In the final scene of the film, Paine’s grave lies open and we hear him reading his words from Agrarian Justice. “The contrast of affluence and wretchedness, continually meeting and offending the eye is like dead and living bodies chained together...” Griffiths’ directions run: “The shot tilts suddenly, reveals a modern highway, heavy with traffic, ripping past New Rochelle. Mixes with the south bound flow, to today’s New York City and its images of wretchedness and affluence...”
Paine’s voice continues reading: “...The great mass of the poor are become an hereditary race, and it is next to impossible for them to get out of that state of themselves ... The condition of millions in every country ... is now far worse than if they had been born before civilisation began ...”
The shot returns to the open grave and Paine calls for a “revolution in the state of civilization.”
In this immensely economical scene, Griffiths has summed up both Paine’s revolutionary project and its relevance for today without being in the least didactic. In a matter of a few 100 words that would perhaps make a few minutes of film he has succeeded in creating a self-expanding concept that opens up to fill our minds. We see far more than he presents.

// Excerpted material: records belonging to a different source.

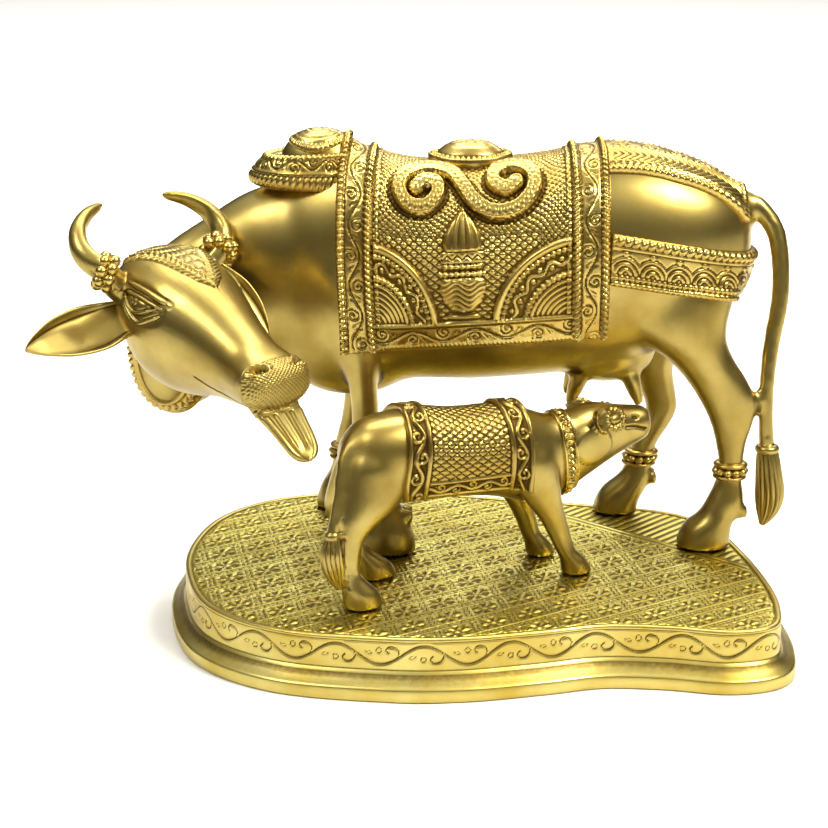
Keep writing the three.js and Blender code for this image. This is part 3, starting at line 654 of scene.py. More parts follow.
EARS = [
    {"root": (9.5, -24, -17), "aim": (0.08, -1, -0.07), "long": 51, "wide": 12.4, "thick": 3.6},
    {"root": (8, 23, -5), "aim": (0.8, 0.385, -0.47), "long": 36, "wide": 10.6, "thick": 3.4},
]
TONGUE = [
    [76, -11, 8, 2.6], [84, -13, 11, 3.2], [93, -14.2, 11.2, 3.4], [100, -15.8, 9.9, 3], [108, -18, 8.7, 2.7],
    [113.5, -20, 7.4, 2.4], [116.6, -21.2, 5.0, 1.8], [117.8, -21.7, 2.2, 0.9],
]


def own_frame(turn, at):
    """Two functions: one places points of a frame of its own in the part, the other takes them back."""
    turn, at = np.array(turn), np.array(at)
    return (lambda points: np.asarray(points, float) @ turn.T + at,
            lambda points: (np.asarray(points, float) - at) @ turn)


def head_frame():
    yaw, dip, tilt = (math.radians(HEAD[k]) for k in ("yaw", "dip", "tilt"))
    s = Vector((math.cos(dip) * math.cos(yaw), -math.cos(dip) * math.sin(yaw), -math.sin(dip)))
    h = Matrix.Rotation(tilt, 3, s) @ Vector((math.sin(yaw), math.cos(yaw), 0))
    return Matrix((s, h, s.cross(h))).transposed()


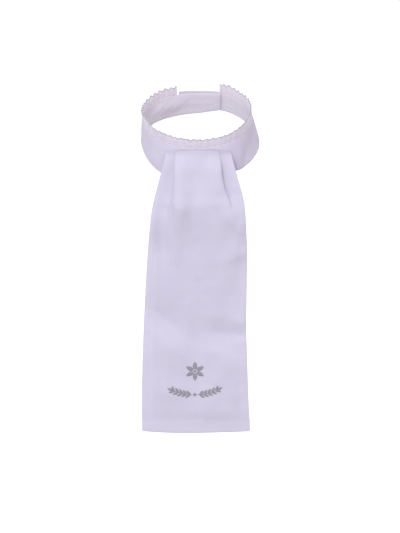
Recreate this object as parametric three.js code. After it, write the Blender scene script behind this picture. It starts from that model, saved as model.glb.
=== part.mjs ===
// A pre-tied stock tie in its worn form. A shaped neck band goes once round the neck and
// overlaps itself at the nape, where a touch fastener holds it. A gathered ruffle stands on
// the band's top edge, and a pleated tail hangs from the band's front.
// Millimetres. +X is to the right of someone facing the tie, -Y is its front, +Z is up.
// The origin is the middle of the neck opening.

import * as THREE from 'three';

// Driving sizes
const COLLAR_TILT = 16; // degrees from level, with the front of the collar lower
const BAND_WALL = 1.8; // two plies and an interlining
const RUFFLE_WALL = 1.0;
const TAIL_WALL = 1.0; // two plies, turned and pressed
const FASTENER_WALL = 1.2;
const SEWN_GAP = 0.3; // clearance between pieces that are sewn or pressed together
const FULL_TURN = 360;

// Neck band
const BAND_FROM = -203; // the inner end, in degrees from the front, positive to the right
const BAND_TO = 199.5; // the outer end, which laps over the inner one
const BAND_COLUMNS = 80;
const BAND_ROWS = 5;
const OVERLAP_PITCH = BAND_WALL + FASTENER_WALL + 2 * SEWN_GAP;
const OVERLAP_EASE_FROM = 125; // where each end starts to leave the common line
const OVERLAP_EASE_TO = 156;

// Plan of the band by direction, as radii of its top and bottom edges
const BAND_PLAN = [
  { direction: 0, top: 56.0, bottom: 63.2 },
  { direction: 25, top: 57.5, bottom: 63.6 },
  { direction: 50, top: 57.8, bottom: 63.4 },
  { direction: 70, top: 58.0, bottom: 63.2 },
  { direction: 90, top: 57.6, bottom: 62.2 },
  { direction: 110, top: 57.4, bottom: 60.6 },
  { direction: 130, top: 59.2, bottom: 59.8 },
  { direction: 156, top: 61.3, bottom: 60.8 },
  { direction: 180, top: 59.0, bottom: 58.8 },
  { direction: 204, top: 61.0, bottom: 60.2 },
  { direction: 230, top: 60.2, bottom: 58.8 },
  { direction: 250, top: 58.8, bottom: 58.6 },
  { direction: 270, top: 58.4, bottom: 59.2 },
  { direction: 290, top: 58.8, bottom: 60.0 },
  { direction: 310, top: 59.2, bottom: 61.8 },
  { direction: 335, top: 57.5, bottom: 63.0 },
];

// Heights of the band's edges along its length: deep at the front, narrow at the nape
const BAND_HEIGHTS = [
  { angle: -205, top: 13.4, bottom: -5.7 },
  { angle: -180, top: 13.0, bottom: -9.5 },
  { angle: -155, top: 12.9, bottom: -10.4 },
  { angle: -130, top: 12.9, bottom: -10.5 },
  { angle: -110, top: 12.8, bottom: -11.5 },
  { angle: -90, top: 12.5, bottom: -12.5 },
  { angle: -70, top: 13.0, bottom: -14.5 },
  { angle: -50, top: 13.0, bottom: -18.5 },
  { angle: -25, top: 10.8, bottom: -24.0 },
  { angle: 0, top: 9.6, bottom: -26.0 },
  { angle: 25, top: 11.5, bottom: -24.0 },
  { angle: 50, top: 14.6, bottom: -18.5 },
  { angle: 70, top: 16.2, bottom: -15.0 },
  { angle: 90, top: 15.8, bottom: -13.0 },
  { angle: 110, top: 14.8, bottom: -10.0 },
  { angle: 130, top: 13.8, bottom: -7.5 },
  { angle: 155, top: 14.2, bottom: -7.5 },
  { angle: 180, top: 14.0, bottom: -8.6 },
  { angle: 205, top: 14.6, bottom: -8.8 },
];

// Ruffle
const RUFFLE_FROM = -157.5;
const RUFFLE_TO = 158;
const RUFFLE_HEIGHT = 9.5;
const RUFFLE_GATHERS = 50;
const COLUMNS_PER_GATHER = 6;
const RUFFLE_ROWS = 2;
const RUFFLE_SWING = 1.35; // how far a gather stands out at the free edge
const RUFFLE_BASE_SWING = 0.25;
const RUFFLE_SCALLOP = 0.6; // rise and fall of the free edge, over every second gather
const GATHER_UNEVENNESS = [
  { shift: 0.9, waves: 5 },
  { shift: 0.6, waves: 12 },
];

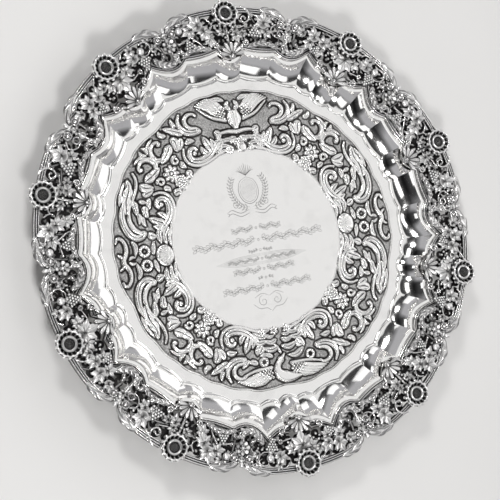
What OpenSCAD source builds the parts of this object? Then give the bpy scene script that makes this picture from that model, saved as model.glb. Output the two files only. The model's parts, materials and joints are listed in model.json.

Is there some deception here? We are so accustomed to being manipulated in the cinema it is impossible not to ask. It is surely part of the stock in trade of any competent Hollywood screenwriter to know their way round the levers of human perception. Most use their knowledge in a cynical way. The better ones use it to entertain us. But Griffiths is doing more than even the best of the better screenwriters. Just as he writes characters that are fully human by portraying the essence of their souls, so he allows his audience to be fully human by appealing to what is essential in their social being. Someone coming out of this film would know more about Tom Paine for sure, but they would also know more about themselves.
It is possible that in the present political climate this film will never be made, but it is far more likely that there will come a moment when it has to be made because it will so closely express the consciousness of masses of people. In the meantime, buy the screenplay.